Cependant, il est important de noter, à date, que les réactions politiques face à ce scandale ont été contrastées, certains acteurs cherchant à minimiser l’affaire (partisans et secteurs appuyant les Conseillers) tandis que d’autres de la société civile et du secteur politique notamment ont appelé à des enquêtes approfondies. Ce scandale au sein de cette entreprise publique impliquant des hautes autorités de l’État fait ressortir un phénomène de captation de l’État beaucoup plus profond et structurel pratiqué à travers le temps par ces dernières et auxquelles participent souvent les dirigeants de ces entreprises publiques. Les pratiques de détournement des ressources générées au sein des entreprises publiques par ces acteurs politiques et bureaucrates ont des effets néfastes sur la rentabilité de ces dernières. Les dirigeants de ces entreprises ont préféré concentrer leurs efforts dans le développement des tactiques de captation plutôt que de mettre l’emphase sur des mesures qui visent à améliorer le niveau de productivité et de compétitivité des entreprises. Il ne reste quasiment de place pour le développement de produits et services novateurs. Ces démarchent participent donc à une initiative plus structurelle d’affaiblissement des différents compartiments de l’État menant tout droit à la défaillance de sa capacité à fournir les biens et services publics essentiels à sa population en témoigne la dégradation de la situation sécuritaire globale du pays actuellement.
D’autant plus, pour Hellman, cette captation de l’État décourage toute nouvelle mobilisation de ressources au profit de l’investissement tant public que privé en excluant systématiquement la création et la participation des petites et moyennes entreprises dans le processus de création de richesse devant aider à un développement durable.
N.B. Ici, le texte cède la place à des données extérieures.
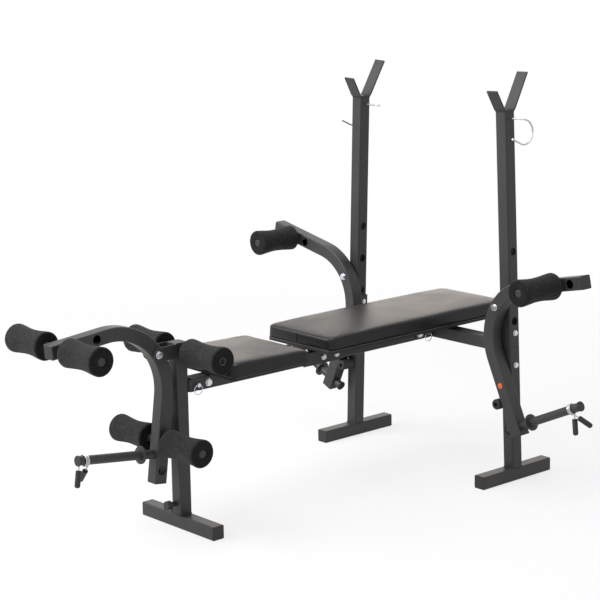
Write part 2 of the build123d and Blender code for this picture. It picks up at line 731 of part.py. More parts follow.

Bien qu’on voie que l’impact des réseaux sociaux sur la gouvernance et la société en Haïti est évident tout en exposant les abus de pouvoir et un plus grand appel à la responsabilité des dirigeants pour des réformes réelles, ces plateformes présentent aussi des risques non négligeables notamment en matière de propagation de fausses informations et d’absence de procédures légales formelles pour les contrer.
L’impact réel des évènements de mobilisation contre la corruption soutenue par les plateformes de médias sociaux fait ressortir une certaine limite, à défaut de parler tout simplement d’échec, en absence d’une véritable stratégie intégrée de renforcement institutionnel (contrôle interne, instance judiciaire décriée, ..) pour une lutte efficace contre la corruption.
En conclusion, les réseaux sociaux participent indéniablement à une nouvelle dynamique dans la lutte contre la corruption en Haïti en offrant aux citoyens de nouveaux outils pour dénoncer les abus et mobiliser l’opinion publique. Cependant, il est essentiel de rester vigilant face aux risques de manipulation et de désinformation. Pour renforcer l’efficacité de cette lutte, il est nécessaire de développer des mécanismes de contrôle plus robustes, de promouvoir une culture de la transparence et de renforcer l’indépendance de la justice.
Moïse Celicourt. Economiste – Spécialiste en gouvernance et gestion des technologies de l’information
Références:
- Ghonim, W. (2012). Revolution 2.0: Le pouvoir des gens plus fort que les gens au pouvoir. États-Unis: Steinkis
- Journal, G. M. (s. d.). GMJAU – Social media’s impact on journalism : A study of media’s coverage of anti-corruption protests in India. Consulté 18 août 2024, à l’adresse https://www.hca.westernsydney.edu.au/gmjau/?p=802
- Abubakar Alfakoro, Y. S., Ismaila, I., & Abdul, H. (2022). Social Media and its Impact on Governance Building in Africa : The Nigeria Scenario.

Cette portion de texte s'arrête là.